Our Need to Belong
A core concept in our culture is that we are individuals in competition with other individuals. Like chimpanzees roaming the veldt, we need to outsmart and out maneuver other chimps who might otherwise get the food we need or the mates we desire.
But that idea only goes so far to explain our behavior. In a new book, The Righteous Mind, Jonathan Haidt suggests that our chimpanzee-like competitiveness has been over-laid by an evolutionary trend to cohere and cooperate, to work together. He argues: “We are like bees in being ultrasocial creatures whose minds were shaped by the relentless competition of groups with other groups. We are descended from earlier humans whose groupish minds helped them cohere, cooperate, and outcompete other groups.”
Haidt argues that we have, in effect, a kind of switch that allows us to turn off individual competition in favor of group cooperation and intergroup competition. “The hive switch is a group-related adaptation that . . . cannot be explained by selection at the individual level . . . [It] is an adaptation for making groups more cohesive.”
Darwin had a similar idea, arguing that groups or tribes that learned to work together had an advantage in the evolutionary struggle for survival. This is not conscious, but something that works because it is instinctive, automatic.
There are many other ways to account for unconscious cooperation or coordination in groups: people may cohere because they seek approval from others, or need to belong and fear being isolated. Our bodies intuitively accommodate information from other bodies, our brains mirror the activity of other brains. And no doubt there are other possible explanations. The important point is that group cohesion happens. Our culture stresses competition and rewards winners, so that is what we pay attention to. But that is just half the story.
What are the lessons here for investors and others who seek to predict events? What does this imply for markets? There may be wisdom in crowds, as James Surowiecki contends, but there is also great irrationality and danger: bubbles and crashes, groupthink and panic, irrational exuberance, irrational pessimism, and powerful convictions based on little or no information.
These forces are particularly influential in the absence of hard data. If we are unable to look to reality to correct such beliefs, we look to each other to confirm them, and often angrily reject contrary opinions.
How to cope with these distortions? There is a kind of gradient of conformity. At one end are the mass delusions that animate authoritarian regimes. (We get a taste of that at football games and political rallies.) At the other end, there are innocuous shopping impulses and fads that help us to “keep up with the Joneses.”

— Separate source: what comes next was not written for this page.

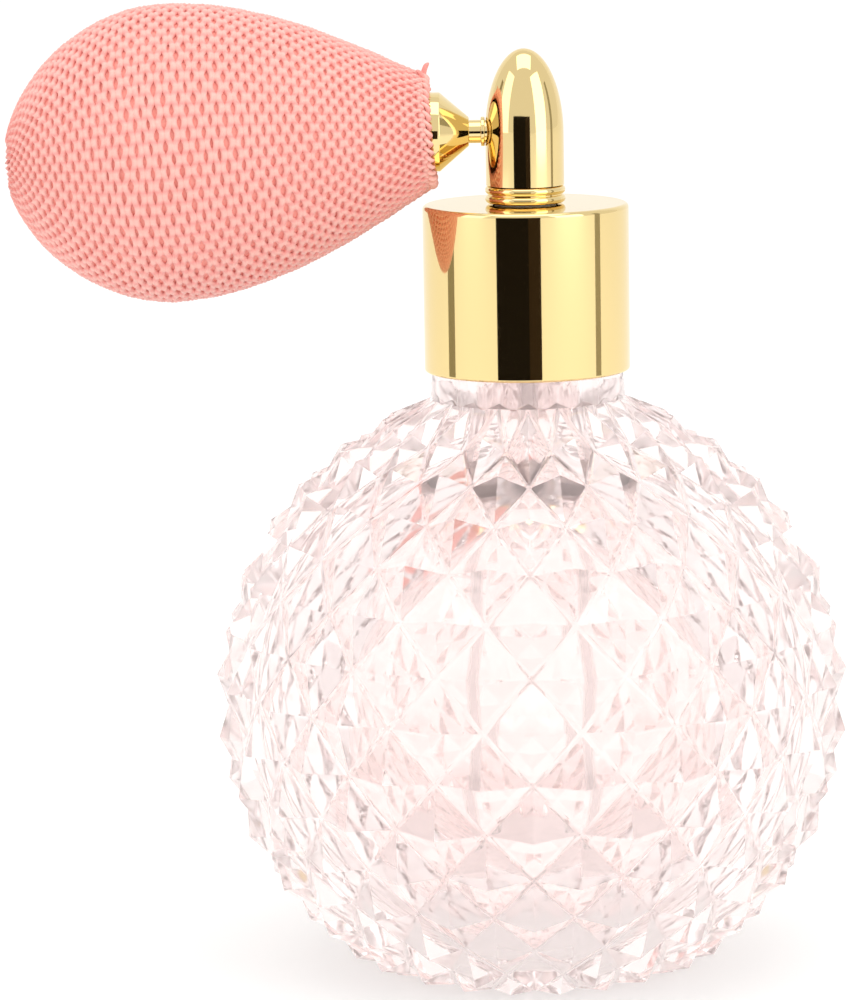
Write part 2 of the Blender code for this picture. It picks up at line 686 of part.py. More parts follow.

What are the warning signs that our groupishness is driving us? One indicator is the righteousness we feel in contemning others and their “misguided” beliefs. On a lesser scale is the smug comfort we enjoy in gossiping with others. But the best way to tell is to examine our motives. What kind of evidence do we have for what I am thinking? Do I want to believe this too much? What would be the emotional price of changing my opinion?
Our individualism is not something that comes naturally, as we tend to think. We have to work at it.